Em situação diversa estarão aqueles que foram aprovados fora do número de vagas ofertado em concurso. A eles reconhece-se, apenas, a expectativa de direito de serem nomeados para o cargo concorrido, caso o edital não vede tal ingresso. Isto porque não é incomum depararmos com editais que estipulam que a seleção só é válida para o número de vagas oferecido e que não se formará cadastro reserva. Se de um lado é bom para os que não passaram, possibilitando a preparação para novo concurso, por outro, a medida impõe aos remanescentes, também aprovados, o encargo de uma nova jornada de gastos e estudos, além de impedir que o Estado aproveite os selecionados para as vagas que surjam no prazo de validade do certame. Tal agir contribui para a ineficiência do Estado, que terá que gastar mais em uma nova seleção e deixará, por um bom tempo, de preencher o cargo público vago, em prejuízo da sociedade, que depende do serviço público.

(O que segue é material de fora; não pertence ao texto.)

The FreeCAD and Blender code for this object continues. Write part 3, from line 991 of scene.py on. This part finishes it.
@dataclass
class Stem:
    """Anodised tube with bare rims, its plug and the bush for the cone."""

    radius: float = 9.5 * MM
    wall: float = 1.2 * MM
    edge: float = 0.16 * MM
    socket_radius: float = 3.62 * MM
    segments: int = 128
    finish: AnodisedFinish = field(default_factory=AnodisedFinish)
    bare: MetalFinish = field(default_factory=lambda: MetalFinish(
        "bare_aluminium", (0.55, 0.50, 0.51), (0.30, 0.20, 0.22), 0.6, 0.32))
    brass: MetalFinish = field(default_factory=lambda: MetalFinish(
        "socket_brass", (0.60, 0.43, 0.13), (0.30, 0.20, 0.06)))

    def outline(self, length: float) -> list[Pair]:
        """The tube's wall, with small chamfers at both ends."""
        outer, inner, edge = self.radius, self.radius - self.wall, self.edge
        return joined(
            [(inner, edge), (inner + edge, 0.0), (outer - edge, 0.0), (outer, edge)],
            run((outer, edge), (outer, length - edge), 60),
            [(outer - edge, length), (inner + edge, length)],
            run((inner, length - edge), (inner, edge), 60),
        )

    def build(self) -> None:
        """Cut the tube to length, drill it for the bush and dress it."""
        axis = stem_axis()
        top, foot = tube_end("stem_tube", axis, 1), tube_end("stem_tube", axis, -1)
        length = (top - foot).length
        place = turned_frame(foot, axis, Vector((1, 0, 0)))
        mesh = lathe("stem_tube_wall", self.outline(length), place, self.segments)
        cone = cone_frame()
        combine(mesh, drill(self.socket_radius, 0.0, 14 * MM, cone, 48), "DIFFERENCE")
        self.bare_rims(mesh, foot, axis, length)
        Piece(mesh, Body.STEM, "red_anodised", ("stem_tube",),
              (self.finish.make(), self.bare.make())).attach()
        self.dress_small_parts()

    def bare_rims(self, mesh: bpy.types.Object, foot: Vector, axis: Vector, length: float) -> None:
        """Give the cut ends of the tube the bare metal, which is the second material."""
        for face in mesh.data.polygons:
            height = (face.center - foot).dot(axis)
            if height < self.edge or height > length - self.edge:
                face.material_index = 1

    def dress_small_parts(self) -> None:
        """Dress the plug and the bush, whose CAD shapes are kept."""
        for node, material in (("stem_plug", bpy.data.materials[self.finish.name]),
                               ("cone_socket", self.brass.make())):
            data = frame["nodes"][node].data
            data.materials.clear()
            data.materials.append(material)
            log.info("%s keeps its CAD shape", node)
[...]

Assim, é importante frisar que, se o edital diz que a seleção só é válida para o número de vagas ofertado e que não se formará cadastro reserva, o administrador não poderá alterar esse número de vagas após o preenchimento dos cargos em disputa, ainda que, em tese, esse concurso ainda estivesse dentro do prazo de validade. Trata-se de respeitar os princípios da vinculação ao edital, da segurança jurídica e da legalidade. Pois, se o edital já cumpriu a sua finalidade, selecionando os candidatos para o número de vagas ofertadas, e tais candidatos já foram nomeados, esse concurso já se exauriu, cumpriu o seu mister. Está vedada, assim, a alteração desse edital para incluir novas vagas, novas exigências etc.

Cabe ao administrador, portanto, muito zelo na elaboração dos editais dos concursos públicos, para não impor a si próprio uma camisa-de-força da qual não poderá sair, revelando a todos a sua incapacidade na gestão do serviço público.